**Task requirements**. Provide the data again in its entirety, exactly as given.
-- Start of Data --
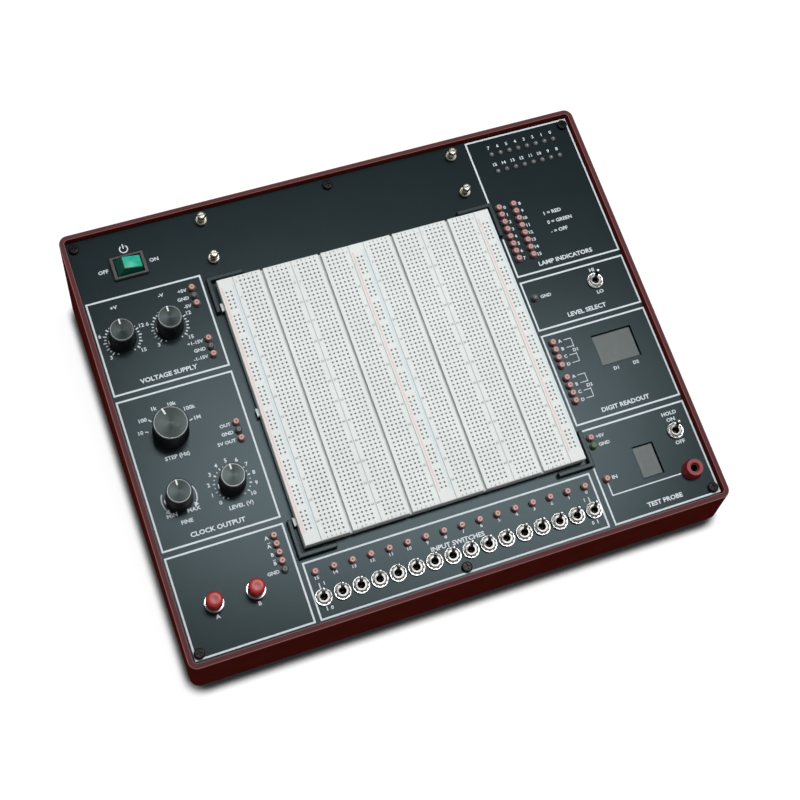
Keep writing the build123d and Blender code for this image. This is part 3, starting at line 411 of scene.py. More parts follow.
knob_edge_metal = surface(
    "knob_edge_metal", (0.2, 0.21, 0.21), (0.16, 0.17, 0.17), (0.3, 0.4),
    metallic=1.0, mottle=900, grain=4000, bump=0.05, bump_mm=0.01,
)
surface(
    "black_screw", (0.005, 0.005, 0.005), (0.009, 0.009, 0.009), (0.24, 0.34),
    mottle=900, grain=3000, bump_mm=0.02,
    wear_and_highlight=(0.02, 0.02, 0.02), wear_and_highlight_mm=0.15, gloss=0.12,
)
surface(
    "foot_rubber", (0.016, 0.016, 0.016), (0.024, 0.024, 0.024), (0.75, 0.9),
    bump=0.4, bump_mm=0.08,
)
nickel = surface("nickel", (0.74, 0.73, 0.71), (0.62, 0.61, 0.59), (0.26, 0.4), bump=0.06, **METAL)
# Dark material for the nut's sunk ring and notches: painted shade in those hollows.
nut_painted_shade = surface(
    "nut_painted_shade", (0.02, 0.02, 0.02), (0.035, 0.035, 0.034), (0.35, 0.5),
    metallic=0.5, mottle=1200, grain=4000, bump_mm=0.01,
)
# The lever's dark metal colour is a painted reflection of the dark panel, and its top is painted near white, a
# painted highlight.
lever_metal = surface(
    "lever_metal", (0.16, 0.16, 0.165), (0.11, 0.11, 0.115), (0.1, 0.2), bump=0.05, **METAL
)
mix_by_height(lever_metal, box_mm("mode_lever")[1].z - 0.4, (0.8, 0.8, 0.79), 0.15)
bushing_metal = surface(
    "bushing_metal", (0.2, 0.2, 0.195), (0.14, 0.14, 0.135), (0.3, 0.42), bump=0.08, **METAL
)
# Near-black metal for the jack's contact deep in its socket: painted shade.
sunk_metal = surface(
    "sunk_metal", (0.045, 0.032, 0.028), (0.03, 0.022, 0.02), (0.4, 0.55),
    metallic=0.8, mottle=1200, grain=3500, bump_mm=0.02,
)
surface("steel", (0.42, 0.42, 0.41), (0.33, 0.33, 0.32), (0.25, 0.4), mottle=900, **PLATED)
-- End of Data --
**Problem solution**.
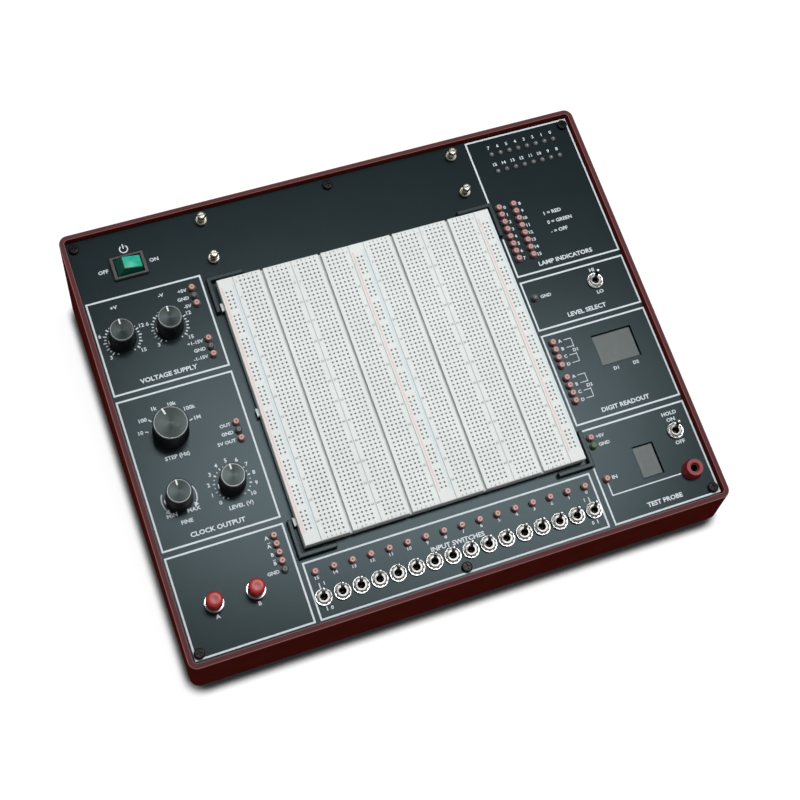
Keep writing the build123d and Blender code for this image. This is part 3, starting at line 411 of scene.py. More parts follow.
knob_edge_metal = surface(
    "knob_edge_metal", (0.2, 0.21, 0.21), (0.16, 0.17, 0.17), (0.3, 0.4),
    metallic=1.0, mottle=900, grain=4000, bump=0.05, bump_mm=0.01,
)
surface(
    "black_screw", (0.005, 0.005, 0.005), (0.009, 0.009, 0.009), (0.24, 0.34),
    mottle=900, grain=3000, bump_mm=0.02,
    wear_and_highlight=(0.02, 0.02, 0.02), wear_and_highlight_mm=0.15, gloss=0.12,
)
surface(
    "foot_rubber", (0.016, 0.016, 0.016), (0.024, 0.024, 0.024), (0.75, 0.9),
    bump=0.4, bump_mm=0.08,
)
nickel = surface("nickel", (0.74, 0.73, 0.71), (0.62, 0.61, 0.59), (0.26, 0.4), bump=0.06, **METAL)
# Dark material for the nut's sunk ring and notches: painted shade in those hollows.
nut_painted_shade = surface(
    "nut_painted_shade", (0.02, 0.02, 0.02), (0.035, 0.035, 0.034), (0.35, 0.5),
    metallic=0.5, mottle=1200, grain=4000, bump_mm=0.01,
)
# The lever's dark metal colour is a painted reflection of the dark panel, and its top is painted near white, a
# painted highlight.
lever_metal = surface(
    "lever_metal", (0.16, 0.16, 0.165), (0.11, 0.11, 0.115), (0.1, 0.2), bump=0.05, **METAL
)
mix_by_height(lever_metal, box_mm("mode_lever")[1].z - 0.4, (0.8, 0.8, 0.79), 0.15)
bushing_metal = surface(
    "bushing_metal", (0.2, 0.2, 0.195), (0.14, 0.14, 0.135), (0.3, 0.42), bump=0.08, **METAL
)
# Near-black metal for the jack's contact deep in its socket: painted shade.
sunk_metal = surface(
    "sunk_metal", (0.045, 0.032, 0.028), (0.03, 0.022, 0.02), (0.4, 0.55),
    metallic=0.8, mottle=1200, grain=3500, bump_mm=0.02,
)
surface("steel", (0.42, 0.42, 0.41), (0.33, 0.33, 0.32), (0.25, 0.4), mottle=900, **PLATED)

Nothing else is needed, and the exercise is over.